Thursday, July 30, 2009
THURSDAY, July 30 (HealthDay News) -- Injection of nanoparticles encoding the gene for a diphtheria toxin suicide protein (DT-A) into mice with ovarian tumors reduced tumor burden, slowed the growth of the tumors and increased the lifespan of the mice, pointing to a potential therapy for advanced ovarian cancer, according to a study in the August 1 issue of Cancer Research.
Yu-Hung Huang, of the Lankenau Institute for Medical Research in Wynnewood, Pa., and colleagues injected into the mouse tumors cationic biodegradable poly(β-amino ester) polymer as a vector for the nanoparticles containing DNA encoding DT-A. DT-A expression was targeted to the tumor cells by the use of the promoter sequences of two genes active in ovarian tumor cells, the whey-acidic protein human epididymis protein 4 gene and the mesothelin gene.

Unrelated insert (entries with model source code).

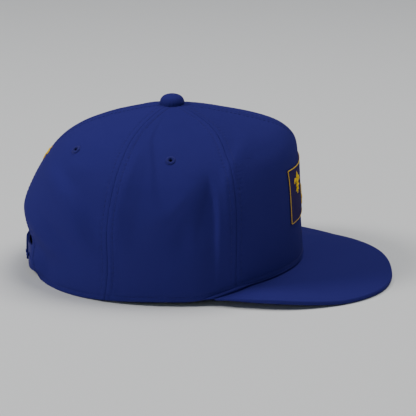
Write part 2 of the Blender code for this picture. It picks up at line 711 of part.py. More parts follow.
def make_fleur(name, x, bottom, height, raised, front, parts, materials):
    """A fleur-de-lis cut from flat stock: a 2D curve, made a mesh, welded and laid on the crown's face."""
    half = [(aside * height, up * height) for aside, up in FLEUR_ROWS]
    outline = half + [(0.0, 0.0)] + [(-aside, up) for aside, up in reversed(half[1:])]
    curve = bpy.data.curves.new(name, "CURVE")
    curve.dimensions = "2D"
    curve.fill_mode = "BOTH"
    curve.extrude = FLEUR_THICKNESS / 2
    spline = curve.splines.new("POLY")
    spline.points.add(len(outline) - 1)
    spline.points.foreach_set("co", [value for point in outline for value in (*point, 0.0, 1.0)])
    spline.use_cyclic_u = True
    flat = bpy.data.objects.new(name + "_curve", curve)
    parts.objects.link(flat)
    mesh = bpy.data.meshes.new_from_object(flat.evaluated_get(bpy.context.evaluated_depsgraph_get()))
    bpy.data.objects.remove(flat, do_unlink=True)
    body = bmesh.new()
    body.from_mesh(mesh)
    bmesh.ops.remove_doubles(body, verts=body.verts, dist=WELD)
    bmesh.ops.recalc_face_normals(body, faces=body.faces)
    body.to_mesh(mesh)
    body.free()
    mesh.name = name
    mesh.materials.clear()
    bend_to_face(mesh, x, bottom, raised + FLEUR_THICKNESS / 2, front)
    new_object(name, mesh, parts, materials["gold_thread"])


def main():
    clear_scene()
    parts = new_collection("snapback_cap")
    cutters = new_collection("cutters")
    materials = new_materials()
    panels = make_panels(parts, materials)
    cut_arch(panels, cutters)
    trim_rest(panels, cutters)
    make_eyelets(panels, parts, cutters, materials)
    make_button(parts, materials)
    make_visor(parts, materials)
    make_sweatband(parts, materials)
    make_closure(parts, cutters, materials)
    make_patch(parts, materials)
    make_fleur("back_fleur", 0.0, BACK_FLEUR_BOTTOM, BACK_FLEUR_HEIGHT, CLEARANCE, False, parts, materials)


main()
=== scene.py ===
# %% [markdown]
# A snapback cap has a high crown of five sewn panels, a flat brim, and two plastic straps that snap
# together under an arch at the back. The solid model gives every size, and this file puts the cloth,
# the sewing, the embroidery and the light around it.

# %% Load the solid model
import math

import bpy
import numpy as np
from mathutils import Matrix, Quaternion, Vector


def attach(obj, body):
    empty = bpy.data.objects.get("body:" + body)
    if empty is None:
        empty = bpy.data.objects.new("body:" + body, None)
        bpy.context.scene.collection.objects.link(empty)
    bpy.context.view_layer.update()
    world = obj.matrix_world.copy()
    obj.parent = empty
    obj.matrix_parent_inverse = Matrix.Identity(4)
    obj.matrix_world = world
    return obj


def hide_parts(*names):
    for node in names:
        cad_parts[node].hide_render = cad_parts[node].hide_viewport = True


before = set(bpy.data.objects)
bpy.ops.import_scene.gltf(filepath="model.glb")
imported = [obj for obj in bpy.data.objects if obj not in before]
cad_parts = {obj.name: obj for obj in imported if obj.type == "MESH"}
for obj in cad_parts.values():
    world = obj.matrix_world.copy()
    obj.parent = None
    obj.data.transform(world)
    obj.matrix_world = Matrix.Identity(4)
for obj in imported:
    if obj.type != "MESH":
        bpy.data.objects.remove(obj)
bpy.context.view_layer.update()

MM = 0.001
print("solids:", ", ".join(sorted(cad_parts)))

# %% [markdown]
# The camera comes first, so that every later look is judged from one place. It stands at the wearer's
# right, a little above the cap and almost level with the button. A long lens keeps the cap's lines
# nearly parallel, and a slight roll tips the horizon as it is in the picture.

# %% Camera
CAMERA_PLACE = Vector((-1.1351, -0.0262, 0.3949))
CAMERA_AIM = Vector((0.0, 0.0013, 0.0449))
CAMERA_ROLL = 0.0158
SENSOR_WIDTH, FOCAL_LENGTH = 36.0, 140.7

lens = bpy.data.cameras.new("camera")
lens.sensor_width = SENSOR_WIDTH
lens.lens = FOCAL_LENGTH
camera = bpy.data.objects.new("camera", lens)
bpy.context.scene.collection.objects.link(camera)
bpy.context.scene.camera = camera
camera.location = CAMERA_PLACE
camera.rotation_mode = "QUATERNION"
look = (CAMERA_AIM - CAMERA_PLACE).to_track_quat("-Z", "Y")
camera.rotation_quaternion = look @ Quaternion((0, 0, 1), CAMERA_ROLL)
print("camera", round((CAMERA_AIM - CAMERA_PLACE).length, 3), "m from the cap")

# %% [markdown]
# A studio for cloth wants large, soft sources, because small ones would make the twill sparkle. The key
# light hangs high behind the cap, so that the crown's top and back are light and the front panel falls
# into shade. A wide one above shapes the brim, and a weak one low at the wearer's right opens the shade.
# The floor is a plain pale sheet.

# %% Floor and light
# place, point that it faces, width in metres, watts and colour of each square light
LIGHTS = {
    "key": ((-0.53, 1.80, 1.75), (0.0, 0.03, 0.06), 0.6, 32.0, (1.0, 1.0, 1.0)),
    "top": ((0.3, -0.5, 2.0), (0.0, -0.04, 0.05), 1.2, 27.0, (1.0, 1.0, 1.0)),
    "side_fill": ((-1.75, 1.1, 0.4), (0.0, 0.0, 0.05), 1.2, 5.5, (0.85, 0.95, 1.0)),
}
SKY_COLOUR, SKY_STRENGTH = (0.62, 0.78, 1.0, 1.0), 0.14
FLOOR_COLOUR, FLOOR_ROUGHNESS = (0.80, 0.79, 0.77, 1.0), 0.9
FLOOR_SIZE, FLOOR_DROP = 14.0, 0.2 * MM


def set_inputs(node, values):
    for label, value in values.items():
        node.inputs[label].default_value = value


for name, (place, aim, width, watts, colour) in LIGHTS.items():
    light = bpy.data.lights.new(name, "AREA")
    light.size = width
    light.energy = watts
    light.color = colour
    lamp = bpy.data.objects.new(name, light)
    lamp.location = place
    lamp.rotation_euler = (Vector(aim) - Vector(place)).to_track_quat("-Z", "Y").to_euler()
    bpy.context.scene.collection.objects.link(lamp)

world = bpy.data.worlds.new("studio")
world.use_nodes = True
set_inputs(world.node_tree.nodes["Background"], {"Color": SKY_COLOUR, "Strength": SKY_STRENGTH})
bpy.context.scene.world = world

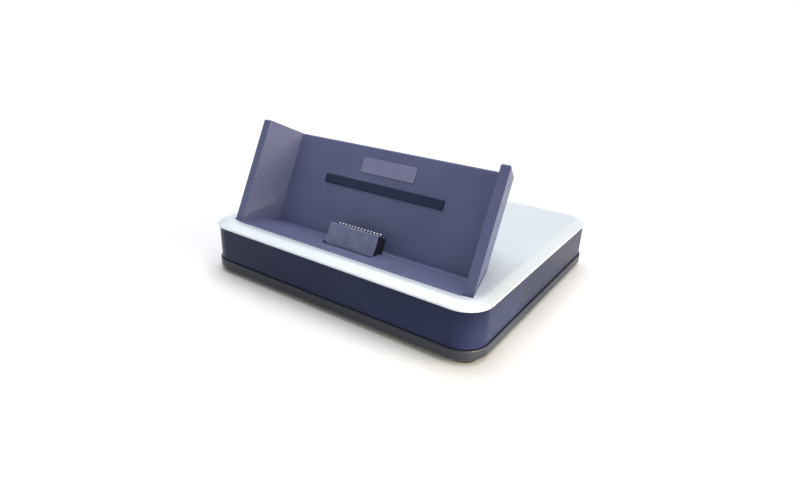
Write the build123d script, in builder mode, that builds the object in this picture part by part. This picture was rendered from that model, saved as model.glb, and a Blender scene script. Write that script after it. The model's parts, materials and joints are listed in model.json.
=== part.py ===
from build123d import *
from math import cos, radians, sin, tan
import os

# Desktop docking cradle for a pocket computer, as separate pieces.
# Millimetres, +X right, +Y back, +Z up. The origin is on the desk, under the centre of the base.

# ---- driving dimensions ----
WIDTH = 108.0
DEPTH = 95.0
CORNER_RADIUS = 8.6
WALL = 2.0
SEAM = 0.15                      # gap between two housing pieces
FRONT_Y = -DEPTH / 2
BACK_Y = DEPTH / 2

BASE_Z = 1.2                     # underside of the bottom cover above the desk
COVER_TOP_Z = 4.9                # top of the bottom cover's outer edge
BAND_TOP_Z = 16.9                # where the dark wall meets the silver top
TOP_Z = 18.5                     # flat silver top surface
BAND_INSET = 0.55                # the dark wall stands back from the covers' edges
FLOOR_THICKNESS = 1.6
INNER_FLOOR_Z = BASE_Z + FLOOR_THICKNESS
TOP_UNDERSIDE_Z = TOP_Z - 1.8
EDGE_SLOPE = 3.4                 # the silver top slopes down over this width at its edge
EDGE_DROP = 1.15

REST_TILT = 25.95                # backrest leans back from the vertical, degrees
REST_FOOT_Y = FRONT_Y + 21.4     # a point low on the backrest's face
REST_FOOT_Z = 14.9
REST_HEIGHT = 34.4               # from that point up the slope to the top edge
REST_HALF_WIDTH = 41.05          # inside the fins, at the backrest's face
REST_THICKNESS = 2.3
FIN_FLARE = 16.3                 # fins open outwards, degrees
FIN_DEPTH = 13.6                 # from the backrest's face to the fins' front edge
FIN_THICKNESS = 3.0
TRAY_THICKNESS = 2.2             # the tray's floor meets the backrest at a right angle
SHELF_Z = 17.8                   # flat shelf in front of the tray's sloping floor
SHELF_UNDERSIDE_Z = SHELF_Z - TRAY_THICKNESS
EAR_Z = 12.7
LIP_DEPTH = 6.8                  # front lip of the silver top
LIP_CREST = 3.5                  # behind this the lip curves down towards the shelf
LIP_HALF_WIDTH = 44.0            # the curve runs out past this, over the next 5 mm

PAD_UP = 20.35                   # middle of the rest pad, up the slope
PAD_PROUD = 0.4

CONNECTOR_HALF_WIDTH = 9.8
CONNECTOR_GAP = 0.7              # beside the block, in the tray's opening
CONTACT_COUNT = 14
CONTACT_PITCH = 1.3
BLOCK_BACK = 3.6                 # the connector block's faces ahead of the backrest
BLOCK_FRONT = 8.35
BLOCK_TOP = 5.1                  # its top, up the slope
PIVOT_AHEAD = 6.5                # the pivot's place in the same directions
PIVOT_DOWN = 7.0
PIN_RADIUS = 1.0
PIN_CLEARANCE = 0.05

BOARD_UNDERSIDE_Z = 6.5
BOARD_THICKNESS = 1.6
BOARD_TOP_Z = BOARD_UNDERSIDE_Z + BOARD_THICKNESS
BOARD_HALF_WIDTH = 32.0
BOARD_FRONT_Y = 14.0
BOARD_BACK_Y = 44.0
USB_X = -15.0
JACK_X = 15.0
JACK_Z = BOARD_TOP_Z + 3.1

FOOT_PLACES = [(x, y) for x in (-47.4, 47.4) for y in (-40.9, 40.9)]
FRONT_POST_PLACES = [(-38.0, -33.0), (38.0, -33.0)]
REAR_POST_PLACES = [(-38.0, 38.0), (38.0, 38.0)]
HOUSING_SCREW_PLACES = FRONT_POST_PLACES + REAR_POST_PLACES
CRADLE_SCREW_PLACES = [(-30.0, -15.0), (30.0, -15.0)]
BRACKET_SCREW_PLACES = [(-17.5, -39.4), (17.5, -39.4)]
BOARD_SCREW_PLACES = [(x, y) for x in (-28.0, 28.0) for y in (18.0, 40.0)]
BALLAST_PEG_PLACES = [(-26.0, -10.0), (26.0, -10.0)]
REAR_COVER_SCREW_PLACES = [(-30.0, 24.0), (30.0, 24.0)]

tilt = radians(REST_TILT)
up_slope = (0, sin(tilt), cos(tilt))
out_of_face = (0, -cos(tilt), sin(tilt))
up_slope_axis = Axis((0, 0, 0), up_slope)
out_of_face_axis = Axis((0, 0, 0), out_of_face)
flare = tan(radians(FIN_FLARE))
fin_side = FIN_THICKNESS / cos(radians(FIN_FLARE))

# Local X is the cradle's X, local Y runs from the face back through the panel, local Z up the slope.
section_plane = Plane(origin=(0, REST_FOOT_Y, REST_FOOT_Z), x_dir=(1, 0, 0), z_dir=up_slope)
# Local X is the cradle's X, local Y runs up the slope, local Z out of the face towards the front.
face_plane = Plane(origin=(0, REST_FOOT_Y, REST_FOOT_Z), x_dir=(1, 0, 0), z_dir=out_of_face)
# Seen from the right side: local X is the cradle's Y, local Y is Z.
side_plane = Plane(origin=(0, 0, 0), x_dir=(0, 1, 0), z_dir=(1, 0, 0))


def side_point(ahead, up):
    """Cradle (Y, Z) of a point so far ahead of the backrest's face and up its slope."""
    y = REST_FOOT_Y - ahead * cos(tilt) + up * sin(tilt)
    z = REST_FOOT_Z + ahead * sin(tilt) + up * cos(tilt)
    return y, z


PIVOT_Y, PIVOT_Z = side_point(PIVOT_AHEAD, -PIVOT_DOWN)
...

In another group, the researchers treated the mice with cisplatin and paclitaxel, the current standard combination therapy for ovarian cancer.
The researchers found that the mice receiving the intraperitoneal injection of the nanoparticles exhibited a significant reduction in tumor mass and a survival time of almost four weeks longer than mice that did not get the injections, with only minimal toxicity in surrounding tissue and blood. The authors further note that nanoparticle therapy also suppressed tumor growth better than treatment with cisplatin and paclitaxel.
"Our findings suggest that intraperitoneal injection administration of polymeric nanoparticles to deliver DT-A encoding DNA, combined with transcriptional regulation to target gene expression to ovarian tumor cells, holds promise as an effective therapy for advanced-stage ovarian cancer," Huang and colleagues conclude.